• [WRITTEN INSTRUCTION] Transcribe, exactly as they appear, the line that contains "rim_bead(upper_bead_z);", the line that contains "INNER_R = OUTER_R - WALL", and every line in between, and nothing else.

• [DATA ENTRIES]
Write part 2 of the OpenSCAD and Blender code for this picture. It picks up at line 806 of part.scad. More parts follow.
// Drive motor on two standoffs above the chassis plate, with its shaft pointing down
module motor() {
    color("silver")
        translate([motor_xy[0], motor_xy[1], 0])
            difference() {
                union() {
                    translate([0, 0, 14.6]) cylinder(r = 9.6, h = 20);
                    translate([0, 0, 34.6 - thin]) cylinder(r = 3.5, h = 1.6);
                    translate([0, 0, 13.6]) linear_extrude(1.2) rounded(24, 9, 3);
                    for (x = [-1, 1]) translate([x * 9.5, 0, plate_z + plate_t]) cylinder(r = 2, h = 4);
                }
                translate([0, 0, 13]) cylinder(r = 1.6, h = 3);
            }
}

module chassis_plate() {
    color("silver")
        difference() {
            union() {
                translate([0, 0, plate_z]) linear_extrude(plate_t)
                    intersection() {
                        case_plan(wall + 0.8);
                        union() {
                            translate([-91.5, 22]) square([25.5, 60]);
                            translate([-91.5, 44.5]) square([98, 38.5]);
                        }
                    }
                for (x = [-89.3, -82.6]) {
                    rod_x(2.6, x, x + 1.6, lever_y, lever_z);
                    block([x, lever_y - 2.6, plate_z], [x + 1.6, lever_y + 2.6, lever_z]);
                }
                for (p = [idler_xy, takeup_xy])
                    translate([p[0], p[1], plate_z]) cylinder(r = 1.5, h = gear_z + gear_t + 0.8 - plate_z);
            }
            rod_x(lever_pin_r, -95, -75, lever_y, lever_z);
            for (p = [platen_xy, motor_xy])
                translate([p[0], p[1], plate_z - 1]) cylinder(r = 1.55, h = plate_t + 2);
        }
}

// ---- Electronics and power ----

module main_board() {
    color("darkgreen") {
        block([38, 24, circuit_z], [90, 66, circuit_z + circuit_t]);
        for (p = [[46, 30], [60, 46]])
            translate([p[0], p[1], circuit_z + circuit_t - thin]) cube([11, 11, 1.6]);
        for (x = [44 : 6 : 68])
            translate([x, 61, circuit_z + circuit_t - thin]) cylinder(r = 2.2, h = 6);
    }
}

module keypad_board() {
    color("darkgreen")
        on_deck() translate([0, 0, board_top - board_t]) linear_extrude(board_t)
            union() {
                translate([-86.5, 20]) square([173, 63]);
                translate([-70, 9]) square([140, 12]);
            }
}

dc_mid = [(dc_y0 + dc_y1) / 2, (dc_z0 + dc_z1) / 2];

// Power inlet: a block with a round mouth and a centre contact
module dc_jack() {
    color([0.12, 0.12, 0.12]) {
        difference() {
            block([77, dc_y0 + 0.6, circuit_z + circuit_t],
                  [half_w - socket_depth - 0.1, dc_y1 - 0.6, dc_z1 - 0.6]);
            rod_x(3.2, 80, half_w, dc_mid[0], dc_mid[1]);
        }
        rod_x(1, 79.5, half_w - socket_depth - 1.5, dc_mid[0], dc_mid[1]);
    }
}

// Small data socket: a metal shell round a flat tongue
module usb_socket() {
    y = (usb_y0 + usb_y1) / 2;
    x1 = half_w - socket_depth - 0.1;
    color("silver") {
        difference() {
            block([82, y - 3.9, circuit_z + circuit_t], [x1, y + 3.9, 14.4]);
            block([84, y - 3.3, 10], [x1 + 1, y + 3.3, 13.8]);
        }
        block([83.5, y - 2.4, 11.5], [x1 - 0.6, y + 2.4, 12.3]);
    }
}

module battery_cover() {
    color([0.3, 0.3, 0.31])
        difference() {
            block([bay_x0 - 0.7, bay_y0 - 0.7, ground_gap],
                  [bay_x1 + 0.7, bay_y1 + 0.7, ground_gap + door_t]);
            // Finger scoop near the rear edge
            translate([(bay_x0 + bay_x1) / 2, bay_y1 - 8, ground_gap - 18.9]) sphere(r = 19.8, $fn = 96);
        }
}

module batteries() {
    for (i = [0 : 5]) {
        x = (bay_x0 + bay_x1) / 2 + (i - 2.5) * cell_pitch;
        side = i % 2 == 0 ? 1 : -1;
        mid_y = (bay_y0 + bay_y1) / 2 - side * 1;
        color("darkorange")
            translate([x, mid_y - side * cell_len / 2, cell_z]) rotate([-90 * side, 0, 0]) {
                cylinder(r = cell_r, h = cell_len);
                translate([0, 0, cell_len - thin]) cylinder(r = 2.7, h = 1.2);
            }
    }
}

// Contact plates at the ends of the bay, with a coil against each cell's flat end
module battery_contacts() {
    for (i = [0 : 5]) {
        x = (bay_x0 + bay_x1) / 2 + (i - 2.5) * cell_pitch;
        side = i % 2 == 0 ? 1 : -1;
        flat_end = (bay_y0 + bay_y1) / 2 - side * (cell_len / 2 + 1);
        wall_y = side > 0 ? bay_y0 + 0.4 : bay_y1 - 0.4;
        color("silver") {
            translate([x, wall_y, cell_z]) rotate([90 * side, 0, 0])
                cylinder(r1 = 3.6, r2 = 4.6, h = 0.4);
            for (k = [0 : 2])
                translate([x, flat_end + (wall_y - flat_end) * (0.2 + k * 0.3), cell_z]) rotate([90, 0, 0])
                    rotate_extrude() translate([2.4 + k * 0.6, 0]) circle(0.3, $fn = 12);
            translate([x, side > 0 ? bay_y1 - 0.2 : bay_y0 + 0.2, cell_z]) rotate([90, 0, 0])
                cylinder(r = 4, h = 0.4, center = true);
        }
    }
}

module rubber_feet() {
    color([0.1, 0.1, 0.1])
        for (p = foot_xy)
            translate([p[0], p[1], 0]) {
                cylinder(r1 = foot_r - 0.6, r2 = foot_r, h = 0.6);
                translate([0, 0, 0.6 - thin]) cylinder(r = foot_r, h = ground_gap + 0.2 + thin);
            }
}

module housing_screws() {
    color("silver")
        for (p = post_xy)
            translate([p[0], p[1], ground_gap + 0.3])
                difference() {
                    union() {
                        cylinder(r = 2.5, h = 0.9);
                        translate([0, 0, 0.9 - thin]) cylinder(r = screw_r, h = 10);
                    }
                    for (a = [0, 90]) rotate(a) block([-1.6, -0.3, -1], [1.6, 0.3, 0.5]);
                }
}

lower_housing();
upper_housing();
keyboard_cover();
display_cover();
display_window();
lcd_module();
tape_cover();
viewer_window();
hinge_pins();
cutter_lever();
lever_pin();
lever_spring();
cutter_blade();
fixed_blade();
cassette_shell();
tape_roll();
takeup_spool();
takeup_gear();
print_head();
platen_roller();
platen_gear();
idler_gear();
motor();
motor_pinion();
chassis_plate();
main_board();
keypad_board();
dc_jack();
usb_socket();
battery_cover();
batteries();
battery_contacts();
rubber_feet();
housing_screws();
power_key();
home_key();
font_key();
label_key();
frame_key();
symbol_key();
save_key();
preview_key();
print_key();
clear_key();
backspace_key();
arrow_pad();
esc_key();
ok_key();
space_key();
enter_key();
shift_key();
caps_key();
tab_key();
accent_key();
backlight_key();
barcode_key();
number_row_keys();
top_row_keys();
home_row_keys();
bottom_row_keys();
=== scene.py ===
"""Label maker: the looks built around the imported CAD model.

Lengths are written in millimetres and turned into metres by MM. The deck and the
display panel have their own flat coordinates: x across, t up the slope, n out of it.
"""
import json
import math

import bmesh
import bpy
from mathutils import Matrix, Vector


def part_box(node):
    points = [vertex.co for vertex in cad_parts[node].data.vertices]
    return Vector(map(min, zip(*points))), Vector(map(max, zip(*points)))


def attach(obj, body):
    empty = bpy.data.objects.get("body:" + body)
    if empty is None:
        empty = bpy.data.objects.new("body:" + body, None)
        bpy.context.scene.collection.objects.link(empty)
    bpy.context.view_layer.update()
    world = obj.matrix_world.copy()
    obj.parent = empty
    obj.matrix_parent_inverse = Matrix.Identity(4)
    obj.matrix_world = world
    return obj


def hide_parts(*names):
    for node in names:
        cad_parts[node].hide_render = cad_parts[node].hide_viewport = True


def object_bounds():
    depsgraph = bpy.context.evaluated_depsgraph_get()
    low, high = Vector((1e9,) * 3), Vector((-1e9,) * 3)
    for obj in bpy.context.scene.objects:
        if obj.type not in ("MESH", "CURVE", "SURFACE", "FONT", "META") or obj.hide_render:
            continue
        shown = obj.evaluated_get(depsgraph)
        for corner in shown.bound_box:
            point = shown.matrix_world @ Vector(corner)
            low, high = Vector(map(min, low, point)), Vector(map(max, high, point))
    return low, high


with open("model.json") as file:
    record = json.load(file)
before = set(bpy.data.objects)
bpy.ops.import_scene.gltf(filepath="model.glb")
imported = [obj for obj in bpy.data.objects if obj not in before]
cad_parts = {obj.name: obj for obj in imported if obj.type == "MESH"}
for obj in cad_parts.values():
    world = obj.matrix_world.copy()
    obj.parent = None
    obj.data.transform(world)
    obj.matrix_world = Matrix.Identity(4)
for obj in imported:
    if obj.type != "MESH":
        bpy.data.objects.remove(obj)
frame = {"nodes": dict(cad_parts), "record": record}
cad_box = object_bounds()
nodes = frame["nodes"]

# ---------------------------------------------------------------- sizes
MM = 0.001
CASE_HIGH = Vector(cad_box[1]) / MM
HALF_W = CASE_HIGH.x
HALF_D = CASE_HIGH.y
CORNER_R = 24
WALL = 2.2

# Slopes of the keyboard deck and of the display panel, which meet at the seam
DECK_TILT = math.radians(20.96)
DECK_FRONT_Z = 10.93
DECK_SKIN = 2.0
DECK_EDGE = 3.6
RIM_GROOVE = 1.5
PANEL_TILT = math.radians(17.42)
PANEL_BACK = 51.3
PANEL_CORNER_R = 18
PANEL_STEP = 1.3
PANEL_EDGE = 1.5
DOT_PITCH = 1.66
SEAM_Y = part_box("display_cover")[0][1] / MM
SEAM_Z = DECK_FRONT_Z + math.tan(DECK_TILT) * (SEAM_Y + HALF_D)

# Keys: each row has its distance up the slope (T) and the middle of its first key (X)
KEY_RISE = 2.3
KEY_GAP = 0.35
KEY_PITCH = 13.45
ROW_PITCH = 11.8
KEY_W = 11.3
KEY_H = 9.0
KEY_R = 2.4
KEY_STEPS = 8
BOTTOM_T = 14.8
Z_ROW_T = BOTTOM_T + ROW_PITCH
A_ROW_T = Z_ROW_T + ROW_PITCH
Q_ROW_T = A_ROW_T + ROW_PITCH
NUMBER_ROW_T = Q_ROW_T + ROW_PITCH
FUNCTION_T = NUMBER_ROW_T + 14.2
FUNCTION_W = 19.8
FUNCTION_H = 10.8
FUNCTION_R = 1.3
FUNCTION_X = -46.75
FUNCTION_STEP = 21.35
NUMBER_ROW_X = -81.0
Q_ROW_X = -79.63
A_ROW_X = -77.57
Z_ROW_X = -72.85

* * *

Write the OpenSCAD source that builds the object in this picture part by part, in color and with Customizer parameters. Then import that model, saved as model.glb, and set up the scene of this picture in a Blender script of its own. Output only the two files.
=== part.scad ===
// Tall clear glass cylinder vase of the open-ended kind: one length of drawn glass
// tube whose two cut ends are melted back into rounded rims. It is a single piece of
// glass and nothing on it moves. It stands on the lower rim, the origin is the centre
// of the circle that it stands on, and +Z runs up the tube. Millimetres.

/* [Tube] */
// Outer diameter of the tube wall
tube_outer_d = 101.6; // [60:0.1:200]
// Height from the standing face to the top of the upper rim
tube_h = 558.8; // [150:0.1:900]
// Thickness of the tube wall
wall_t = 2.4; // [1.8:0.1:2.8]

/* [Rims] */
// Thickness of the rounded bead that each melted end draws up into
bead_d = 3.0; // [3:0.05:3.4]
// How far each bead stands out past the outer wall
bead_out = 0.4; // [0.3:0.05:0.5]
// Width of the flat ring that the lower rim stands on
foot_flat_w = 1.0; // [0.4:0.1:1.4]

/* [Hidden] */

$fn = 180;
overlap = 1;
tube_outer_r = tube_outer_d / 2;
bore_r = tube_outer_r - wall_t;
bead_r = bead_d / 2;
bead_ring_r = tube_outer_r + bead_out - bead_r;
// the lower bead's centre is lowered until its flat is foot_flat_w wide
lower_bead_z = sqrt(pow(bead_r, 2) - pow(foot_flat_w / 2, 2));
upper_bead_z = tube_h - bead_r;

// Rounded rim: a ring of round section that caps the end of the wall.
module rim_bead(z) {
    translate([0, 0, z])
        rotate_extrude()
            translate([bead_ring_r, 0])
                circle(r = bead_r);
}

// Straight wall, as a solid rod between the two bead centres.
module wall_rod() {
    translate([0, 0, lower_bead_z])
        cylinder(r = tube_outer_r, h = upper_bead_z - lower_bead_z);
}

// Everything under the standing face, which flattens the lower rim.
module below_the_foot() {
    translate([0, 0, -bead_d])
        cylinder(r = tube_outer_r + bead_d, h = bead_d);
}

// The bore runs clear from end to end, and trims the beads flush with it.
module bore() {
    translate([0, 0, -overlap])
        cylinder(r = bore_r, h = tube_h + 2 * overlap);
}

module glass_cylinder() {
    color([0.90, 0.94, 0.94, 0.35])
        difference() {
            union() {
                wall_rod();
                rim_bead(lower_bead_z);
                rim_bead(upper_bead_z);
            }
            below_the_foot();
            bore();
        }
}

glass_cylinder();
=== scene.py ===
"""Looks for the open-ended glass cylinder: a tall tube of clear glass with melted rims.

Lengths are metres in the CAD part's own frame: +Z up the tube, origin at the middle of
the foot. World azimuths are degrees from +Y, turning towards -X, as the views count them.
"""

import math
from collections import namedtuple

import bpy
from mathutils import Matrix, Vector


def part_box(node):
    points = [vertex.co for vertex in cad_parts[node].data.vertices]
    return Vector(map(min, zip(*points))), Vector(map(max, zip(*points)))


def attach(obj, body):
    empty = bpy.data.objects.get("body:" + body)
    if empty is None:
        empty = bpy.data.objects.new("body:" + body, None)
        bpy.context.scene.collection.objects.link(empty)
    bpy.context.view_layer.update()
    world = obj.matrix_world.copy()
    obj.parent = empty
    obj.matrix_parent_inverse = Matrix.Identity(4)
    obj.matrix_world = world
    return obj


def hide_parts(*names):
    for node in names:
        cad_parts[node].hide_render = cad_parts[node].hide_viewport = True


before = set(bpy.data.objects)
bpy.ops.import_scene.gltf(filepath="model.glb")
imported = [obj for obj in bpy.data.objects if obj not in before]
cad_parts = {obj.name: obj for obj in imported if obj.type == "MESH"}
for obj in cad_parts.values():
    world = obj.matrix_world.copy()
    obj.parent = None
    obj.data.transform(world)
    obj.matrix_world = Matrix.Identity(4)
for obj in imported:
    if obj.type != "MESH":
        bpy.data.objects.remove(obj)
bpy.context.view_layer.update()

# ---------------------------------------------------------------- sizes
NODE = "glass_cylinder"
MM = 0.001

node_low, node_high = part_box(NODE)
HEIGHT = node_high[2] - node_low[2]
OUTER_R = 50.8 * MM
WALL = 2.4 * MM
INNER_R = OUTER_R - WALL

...

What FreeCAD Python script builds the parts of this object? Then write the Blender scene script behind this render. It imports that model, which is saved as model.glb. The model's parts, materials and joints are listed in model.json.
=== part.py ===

• [RESULT OF THIS EXERCISE]
                rim_bead(upper_bead_z);
            }
            below_the_foot();
            bore();
        }
}

glass_cylinder();
=== scene.py ===
"""Looks for the open-ended glass cylinder: a tall tube of clear glass with melted rims.

Lengths are metres in the CAD part's own frame: +Z up the tube, origin at the middle of
the foot. World azimuths are degrees from +Y, turning towards -X, as the views count them.
"""

import math
from collections import namedtuple

import bpy
from mathutils import Matrix, Vector


def part_box(node):
    points = [vertex.co for vertex in cad_parts[node].data.vertices]
    return Vector(map(min, zip(*points))), Vector(map(max, zip(*points)))


def attach(obj, body):
    empty = bpy.data.objects.get("body:" + body)
    if empty is None:
        empty = bpy.data.objects.new("body:" + body, None)
        bpy.context.scene.collection.objects.link(empty)
    bpy.context.view_layer.update()
    world = obj.matrix_world.copy()
    obj.parent = empty
    obj.matrix_parent_inverse = Matrix.Identity(4)
    obj.matrix_world = world
    return obj


def hide_parts(*names):
    for node in names:
        cad_parts[node].hide_render = cad_parts[node].hide_viewport = True


before = set(bpy.data.objects)
bpy.ops.import_scene.gltf(filepath="model.glb")
imported = [obj for obj in bpy.data.objects if obj not in before]
cad_parts = {obj.name: obj for obj in imported if obj.type == "MESH"}
for obj in cad_parts.values():
    world = obj.matrix_world.copy()
    obj.parent = None
    obj.data.transform(world)
    obj.matrix_world = Matrix.Identity(4)
for obj in imported:
    if obj.type != "MESH":
        bpy.data.objects.remove(obj)
bpy.context.view_layer.update()

# ---------------------------------------------------------------- sizes
NODE = "glass_cylinder"
MM = 0.001

node_low, node_high = part_box(NODE)
HEIGHT = node_high[2] - node_low[2]
OUTER_R = 50.8 * MM
WALL = 2.4 * MM
INNER_R = OUTER_R - WALL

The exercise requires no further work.